→ Aim
Below are entries. Reproduce exactly the lines between the line holding "extrude(amount=wing_wall, mode=Mode.SUBTRACT)" and the line holding "if empty is", inclusive, and only those.

→ Data to use
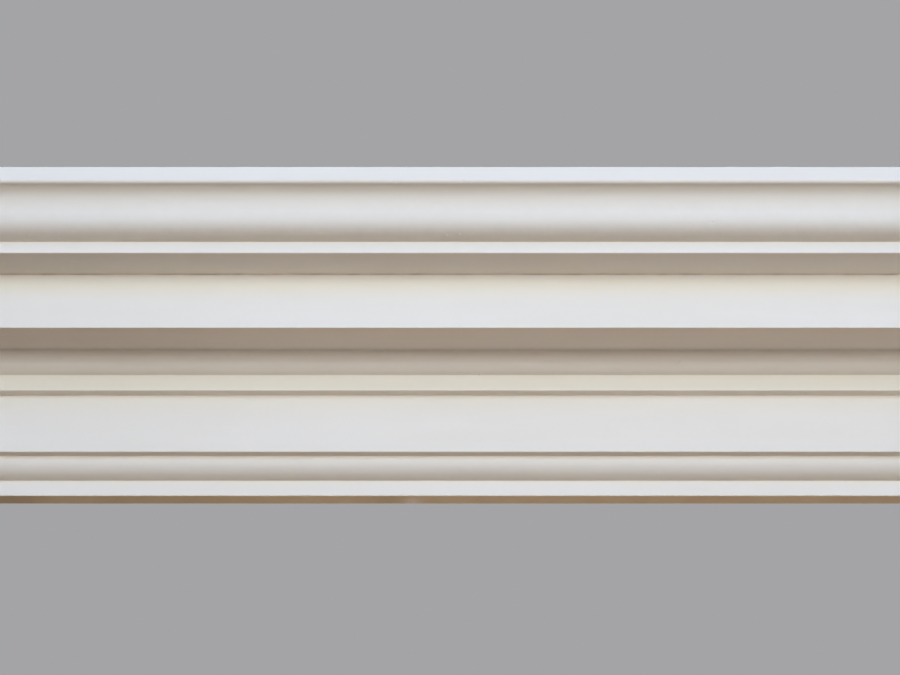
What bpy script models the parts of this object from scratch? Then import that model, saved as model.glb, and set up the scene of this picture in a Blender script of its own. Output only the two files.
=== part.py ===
"""One length of classical cornice moulding, cast solid in plaster.

The length runs along X, its face looks towards -Y and its back lies on the wall plane, y = 0.
The origin is the centre of the wall seat, the flat strip along the foot of the back.
Sizes are in metres and angles in degrees.
"""

import math

import bmesh
import bpy

# Length of the run, cut square at both ends
LENGTH = 1.000

# Members of the face, in order from the foot upwards
UNDERSIDE_DEPTH = 0.01825
FOOT_FILLET_HEIGHT = 0.0130
OVOLO_RADIUS = 0.01545
OVOLO_SOFFIT_DEPTH = 0.0082
FASCIA_HEIGHT = 0.0489
FASCIA_SOFFIT_DEPTH = 0.0094
BED_FILLET_HEIGHT = 0.0136
BED_ROUND_RADIUS = 0.01135
BED_HOLLOW_RADIUS = 0.01135
CORONA_SOFFIT_DEPTH = 0.04415
CORONA_HEIGHT = 0.0457
CROWN_SOFFIT_DEPTH = 0.03875
CROWN_FILLET_HEIGHT = 0.0098
CYMA_ROUND_RADIUS = 0.0171
CYMA_HOLLOW_RADIUS = 0.01695
TOP_FILLET_HEIGHT = 0.0134

# Which way the curved members face: 0 looks straight out from the wall and -90 straight down
FACING_OUT = 0.0
FACING_DOWN = -90.0
BED_ROUND_STARTS = -75.0
BED_ROUND_MEETS_HOLLOW = -25.0
BED_THROAT_TURNS_BACK = -120.0

# Back of the casting: two flat seats, with the corner between them left out
WALL_SEAT_HEIGHT = 0.0700
CEILING_SEAT_DEPTH = 0.0550

# Edges softened by the mould and the paint, and the fineness of the curves
ARRIS_RADIUS = 0.0006
ARRIS_SEGMENTS = 2
ARRIS_SHARPER_THAN = 30.0
ARC_STEP = 6.0

# Matt paint, a white with a little cream in it
PAINT_COLOUR = (0.85, 0.80, 0.70, 1.0)
PAINT_ROUGHNESS = 0.62


class Outline:
    """The section's outline, drawn from the foot of the wall outwards and up.

    A point is (out, up): its distance from the wall and its height above the underside.
    """

    def __init__(self):
        self.points = [(0.0, 0.0)]

    def move(self, out=0.0, up=0.0):
        """Adds a straight edge."""
        last_out, last_up = self.points[-1]
        self.points.append((last_out + out, last_up + up))

    def bend(self, radius, start, end, bulge):
        """Adds an arc whose surface turns from facing start to facing end.

        bulge is +1 for a round, whose centre lies in the plaster, and -1 for a hollow.
        """
        steps = max(2, math.ceil(abs(end - start) / ARC_STEP))
        from_out, from_up = self.points[-1]
        first = math.radians(start)
        for step in range(1, steps + 1):
            angle = math.radians(start + (end - start) * step / steps)
            self.points.append(
                (
                    from_out + bulge * radius * (math.cos(angle) - math.cos(first)),
                    from_up + bulge * radius * (math.sin(angle) - math.sin(first)),
                )
            )

    def round(self, radius, start, end):
        """Adds a round, which swells outwards."""
        self.bend(radius, start, end, 1)

    def hollow(self, radius, start, end):
        """Adds a hollow, which is cut inwards."""
        self.bend(radius, start, end, -1)


def section():
    """Points of the whole section, face first and then the back."""
    face = Outline()
    face.move(out=UNDERSIDE_DEPTH)
    face.move(up=FOOT_FILLET_HEIGHT)
    face.round(OVOLO_RADIUS, FACING_DOWN, FACING_OUT)
    face.move(out=OVOLO_SOFFIT_DEPTH)
    face.move(up=FASCIA_HEIGHT)
    face.move(out=FASCIA_SOFFIT_DEPTH)
    face.move(up=BED_FILLET_HEIGHT)
    face.round(BED_ROUND_RADIUS, BED_ROUND_STARTS, BED_ROUND_MEETS_HOLLOW)
    face.hollow(BED_HOLLOW_RADIUS, BED_ROUND_MEETS_HOLLOW, BED_THROAT_TURNS_BACK)
    face.move(out=CORONA_SOFFIT_DEPTH)
    face.move(up=CORONA_HEIGHT)
    face.move(out=CROWN_SOFFIT_DEPTH)
    face.move(up=CROWN_FILLET_HEIGHT)
    face.round(CYMA_ROUND_RADIUS, FACING_DOWN, FACING_OUT)
    face.hollow(CYMA_HOLLOW_RADIUS, FACING_OUT, FACING_DOWN)
    face.move(up=TOP_FILLET_HEIGHT)
    projection, height = face.points[-1]
    back = [(projection - CEILING_SEAT_DEPTH, height), (0.0, WALL_SEAT_HEIGHT)]
    return face.points + back


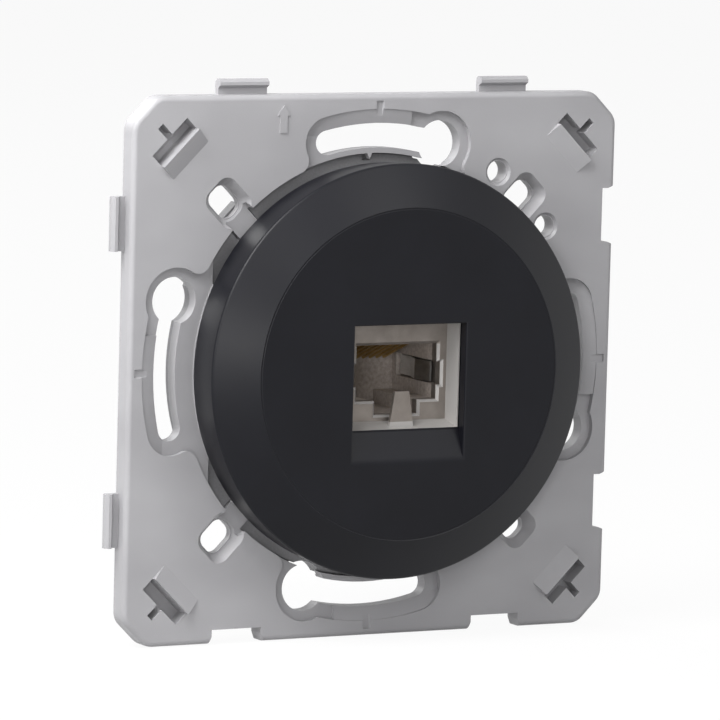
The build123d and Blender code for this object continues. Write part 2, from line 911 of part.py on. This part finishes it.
# The cap presses over the towers and pushes the wires into the forks.
with BuildPart() as wire_cap:
    block(-cap_half, cap_half, cap_front, cap_back, -cap_height, cap_height)
    block(
        -block_half - slide_gap,
        block_half + slide_gap,
        cap_front,
        tower_back + touch_gap,
        -tower_high - slide_gap,
        tower_high + slide_gap,
        mode=Mode.SUBTRACT,
    )
    with BuildSketch(facing(cap_back)):
        Circle(cap_cable_radius)
    extrude(amount=cap_back - tower_back, mode=Mode.SUBTRACT)
    with BuildSketch(facing(cap_front + cap_notch_depth)):
        with GridLocations(terminal_pitch, 2 * cap_height, 4, 2):
            Rectangle(cap_notch_width, cap_notch_height)
    extrude(amount=cap_notch_depth + 1, mode=Mode.SUBTRACT)
save(wire_cap, "wire_cap")

# The hinged rear wings are half shells that close round the cable.
for side, label in ((-1, "wing_left"), (1, "wing_right")):
    with BuildPart() as wing:
        block(side * wing_gap, side * wing_half, wing_start, wing_back, -wing_top, wing_top)
        outer = wing.edges().filter_by(Axis.Z).sort_by(Axis.Y)[-2:]
        outer_corner = outer.sort_by(lambda e: abs(e.center().X))[-1]
        fillet(outer_corner, wing_round)
        block(
            side * -1,
            side * (wing_half - wing_wall),
            wing_start - 1,
            wing_back - wing_wall,
            -wing_top + wing_wall,
            wing_top - wing_wall,
            mode=Mode.SUBTRACT,
        )
        with BuildSketch(facing(wing_back)):
            Circle(cable_radius)
        extrude(amount=wing_wall, mode=Mode.SUBTRACT)
        with Locations((side * hinge_x, hinge_y, 0)):
            Cylinder(trunnion_radius, 2 * ear_outer)
        block(
            side * -1,
            side * (wing_half - wing_wall),
            wing_start - 1,
            wing_back - wing_wall,
            -wing_top + wing_wall,
            wing_top - wing_wall,
            mode=Mode.SUBTRACT,
        )
    save(wing, label)
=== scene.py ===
# %% [markdown]
# # A flush data socket
# The frame comes first: every piece of the construction model is loaded at its real
# size, in metres, with the wall at y = 0 and the room at negative y. What follows only
# dresses it. The light, the finishes and one very smooth new surface are added, and the
# pieces of the model stay where they are.

import math

import bmesh
import bpy
import numpy as np
from mathutils import Matrix, Vector


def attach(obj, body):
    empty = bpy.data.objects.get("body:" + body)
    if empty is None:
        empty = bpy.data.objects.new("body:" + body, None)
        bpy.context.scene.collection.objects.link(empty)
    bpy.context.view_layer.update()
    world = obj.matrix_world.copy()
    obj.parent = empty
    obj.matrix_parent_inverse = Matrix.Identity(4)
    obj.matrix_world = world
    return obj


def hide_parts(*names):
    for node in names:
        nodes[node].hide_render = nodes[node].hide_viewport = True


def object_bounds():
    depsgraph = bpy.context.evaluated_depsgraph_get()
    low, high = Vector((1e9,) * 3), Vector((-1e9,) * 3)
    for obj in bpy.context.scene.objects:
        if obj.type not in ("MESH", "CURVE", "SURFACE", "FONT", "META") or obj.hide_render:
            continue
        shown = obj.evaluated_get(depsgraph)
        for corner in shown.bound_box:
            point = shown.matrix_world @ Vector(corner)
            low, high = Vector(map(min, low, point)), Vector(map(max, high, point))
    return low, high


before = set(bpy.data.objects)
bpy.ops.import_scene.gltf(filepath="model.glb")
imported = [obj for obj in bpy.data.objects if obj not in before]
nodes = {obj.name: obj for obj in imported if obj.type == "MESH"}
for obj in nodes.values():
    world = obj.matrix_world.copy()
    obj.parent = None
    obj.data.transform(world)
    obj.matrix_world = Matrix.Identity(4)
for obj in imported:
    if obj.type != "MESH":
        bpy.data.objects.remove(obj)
model_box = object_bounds()
MM = 0.001
print("pieces loaded:", len(nodes))

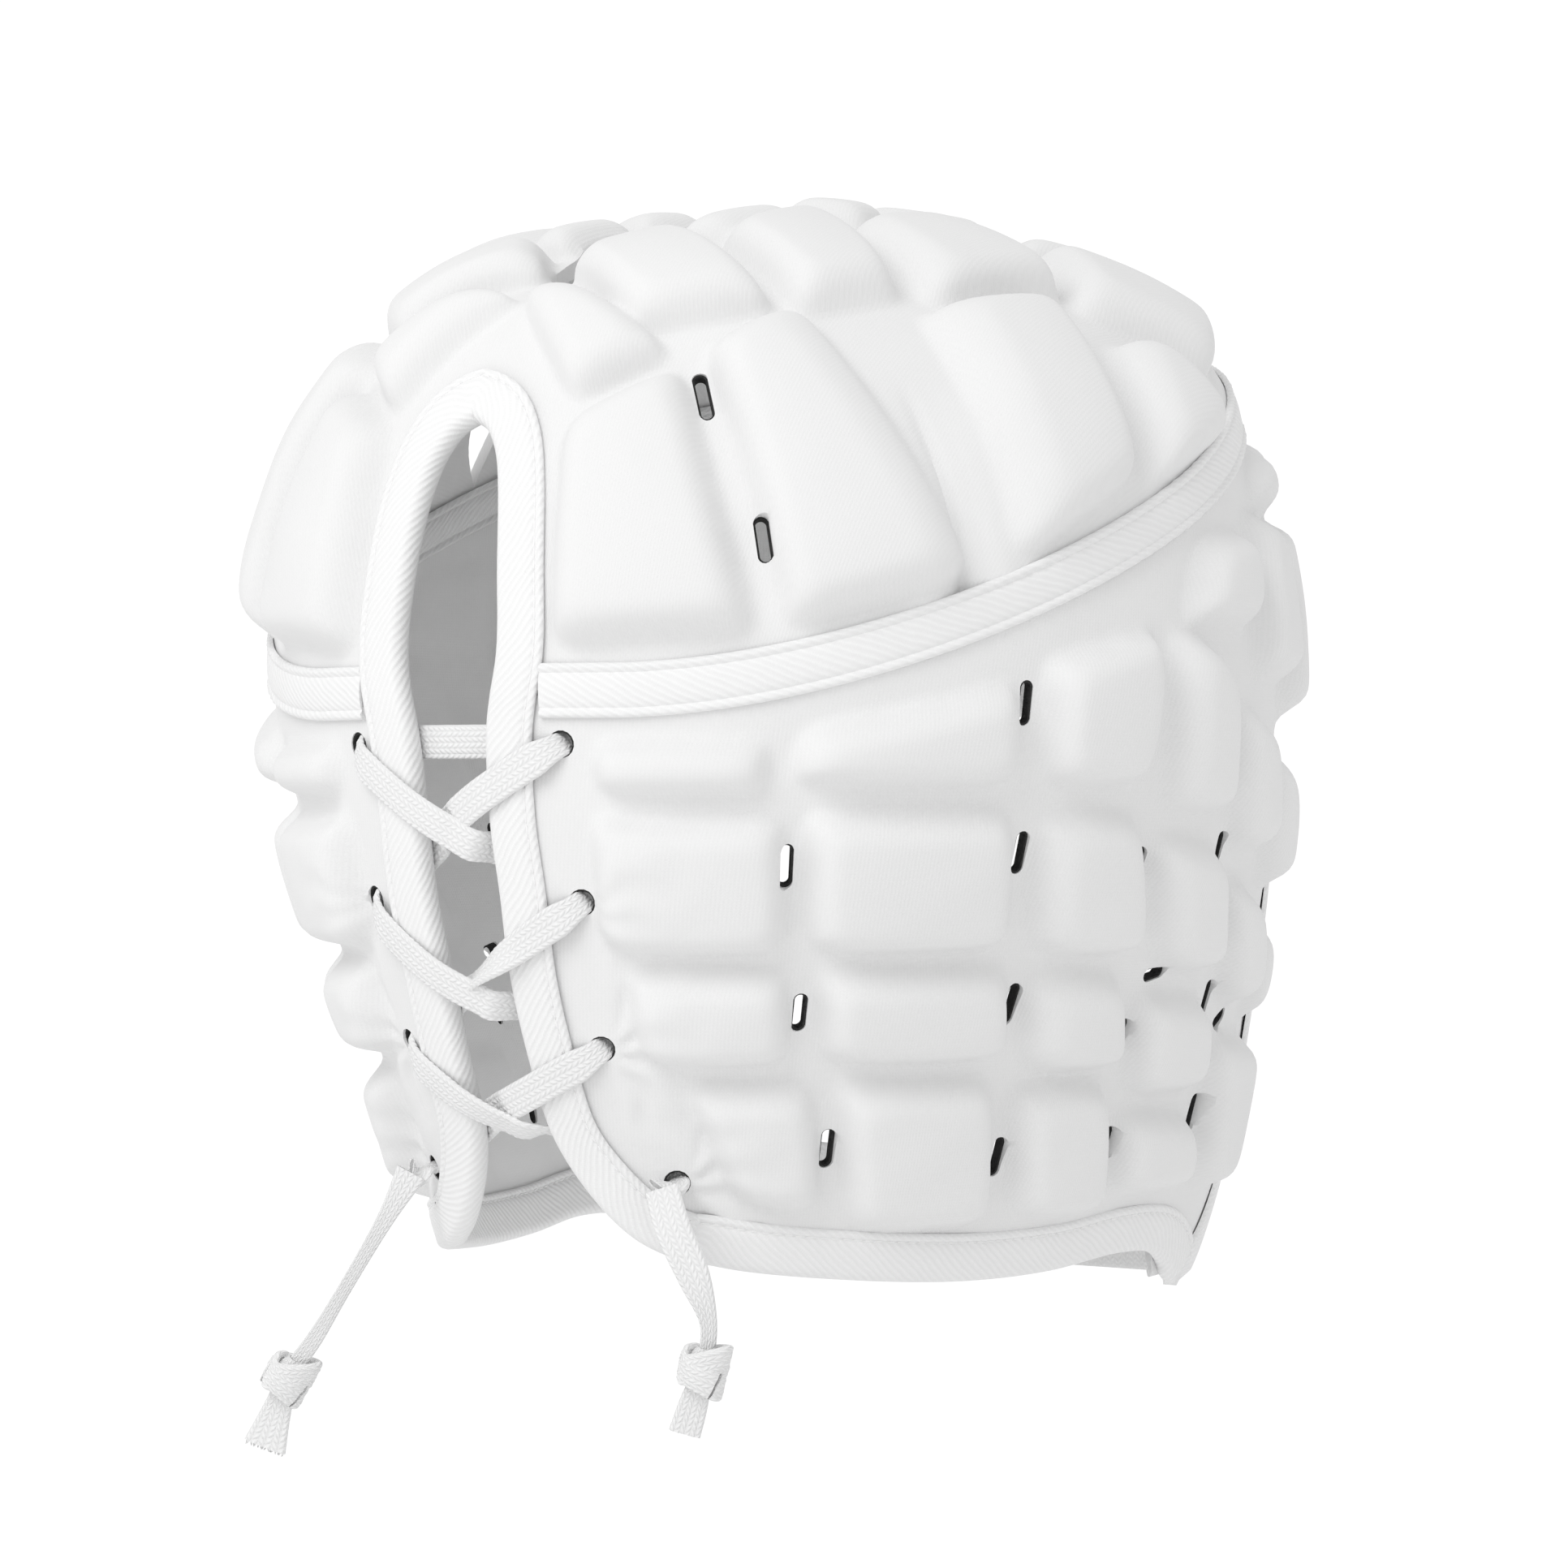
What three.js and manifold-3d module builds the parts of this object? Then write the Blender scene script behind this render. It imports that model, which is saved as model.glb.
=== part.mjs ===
// A padded scrum cap in millimetres. +Z is up, the face opening looks along -Y,
// and the origin is at the top of the head, under the leaf-shaped opening.
import * as THREE from "three";
import Module from "manifold-3d";

const wasm = await Module();
wasm.setup();
const { Manifold, Mesh: SolidMesh } = wasm;

// Driving sizes. The web is the flat sheet between the pads, measured on its outer face.
const HEIGHT = 200; // top of the head down to the points of the flaps
const HALF_WIDTH = 93;
const BACK_REACH = 105; // from the middle line to the back
const FRONT_REACH = 103.5; // from the middle line to the forehead
const WEB = 2.6;
const CLEARANCE = 0.4;
const LEG_CLEARANCE = 0.6; // under the outer leg of a folded binding
const LEG_FALL = 0.5; // how far the wall bends away over the width of a binding
const INNER_CLEARANCE = 0.9; // inside, where the shells' facets bow towards the trims

const PAD_RISE = 7.5;
const PAD_SHOULDER = 2.6; // how far a pad's top lies inside its foot
const PAD_CORNER = 4.5;
const PAD_CORNER_MOST = 0.4; // share of a pad's side that one corner may take

const OPENING_HALF_WIDTH = 12;
const OPENING_BACK = 71;
const OPENING_FRONT = 0;
const OPENING_DEPTH_BACK = 11; // below the top of the head
const OPENING_RISE_SIDE = 1;
const OPENING_RISE_FRONT = 3;

const SEAM_DEPTH_BACK = 84;
const SEAM_DEPTH_FRONT = 20;
const SEAM_TURN_BACK = 20; // degrees from the middle of the back where the seam starts to climb
const SEAM_TURN_FRONT = 150;
const SEAM_GAP = 0.9; // between the two panels, under the tapes
const FRONT_FLATNESS = 0.12; // how straight the crown falls to its seam at the front
const FLATNESS_STARTS = 50; // degrees from the middle of the back
const FLATNESS_FULL = 120;
const TAPE_WIDTH = 9;
const TAPE_THICKNESS = 1.1;

const BINDING_WIDTH = 7;
const BINDING_THICKNESS = 0.9;
const SLOT_HALF_WIDTH = 13;
const SLOT_ROOM = 0.6; // from the edge to the fold of its binding
const HEM_ROOM = 0.6;
const SLOT_TOP = 34; // depth of the arch below the top of the head
const FLAP_STOP = 9; // bare cloth left at the point of a flap by the hem's binding
const FACE_STOP = 15.3; // and by the face opening's

const SLIT_LENGTH = 8;
const SLIT_WIDTH = 2.8;
const EYELET_RADIUS = 2.4;
const LACE_WIDTH = 6;
const LACE_THICKNESS = 1.2;
const KNOT_LENGTH = 9;
const KNOT_RADIUS = 5.2;
const KNOT_FLATNESS = 0.85;
const KNOT_BORE_WIDTH_ROOM = 1.8; // around the lace in the knot's hole
const KNOT_BORE_DEPTH_ROOM = 2.2;
const STRAP_WIDTH = 22;
const STRAP_THICKNESS = 1.5;

// How far the cuts reach past the cloth.
const CUT_INSIDE = -2.5 * WEB;
const CUT_OUTSIDE = PAD_RISE + 3;
const CUT_BEYOND = 1.3; // a share of the cap's reach
const TRIM_REACH = 4.2;
const TRIM_OVERLAP = 0.05;

const SHELL_TURNS = 40;
const CROWN_STEPS = 6;
const BAND_STEPS = 6;
const CROWN_EASE = 1.35; // crowds the crown's steps towards its seam
const SMOOTHING = 0.2; // how far the joined shells may be simplified

// The web's level sections. level is a share of HEIGHT below the top of the head, width of
// HALF_WIDTH, back of BACK_REACH, front of FRONT_REACH; ears is how far forward the widest
// place lies, a share of FRONT_REACH.
const SECTIONS = [
  { level: 0.0, width: 0.84, back: 0.88, front: 0.76, ears: -0.03 },
  { level: 0.1, width: 0.892, back: 0.933, front: 0.812, ears: -0.03 },
  { level: 0.25, width: 0.968, back: 0.981, front: 0.879, ears: -0.03 },
  { level: 0.4, width: 1.0, back: 1.0, front: 0.908, ears: -0.02 },
  { level: 0.525, width: 0.952, back: 0.976, front: 0.928, ears: 0.05 },
  { level: 0.605, width: 0.903, back: 0.948, front: 0.957, ears: 0.097 },
  { level: 0.68, width: 0.849, back: 0.91, front: 0.986, ears: 0.145 },
  { level: 0.755, width: 0.796, back: 0.862, front: 1.0, ears: 0.193 },
  { level: 0.85, width: 0.742, back: 0.79, front: 0.995, ears: 0.232 },
  { level: 1.0, width: 0.65, back: 0.72, front: 0.918, ears: 0.251 },
];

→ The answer
        extrude(amount=wing_wall, mode=Mode.SUBTRACT)
        with Locations((side * hinge_x, hinge_y, 0)):
            Cylinder(trunnion_radius, 2 * ear_outer)
        block(
            side * -1,
            side * (wing_half - wing_wall),
            wing_start - 1,
            wing_back - wing_wall,
            -wing_top + wing_wall,
            wing_top - wing_wall,
            mode=Mode.SUBTRACT,
        )
    save(wing, label)
=== scene.py ===
# %% [markdown]
# # A flush data socket
# The frame comes first: every piece of the construction model is loaded at its real
# size, in metres, with the wall at y = 0 and the room at negative y. What follows only
# dresses it. The light, the finishes and one very smooth new surface are added, and the
# pieces of the model stay where they are.

import math

import bmesh
import bpy
import numpy as np
from mathutils import Matrix, Vector


def attach(obj, body):
    empty = bpy.data.objects.get("body:" + body)
    if empty is None:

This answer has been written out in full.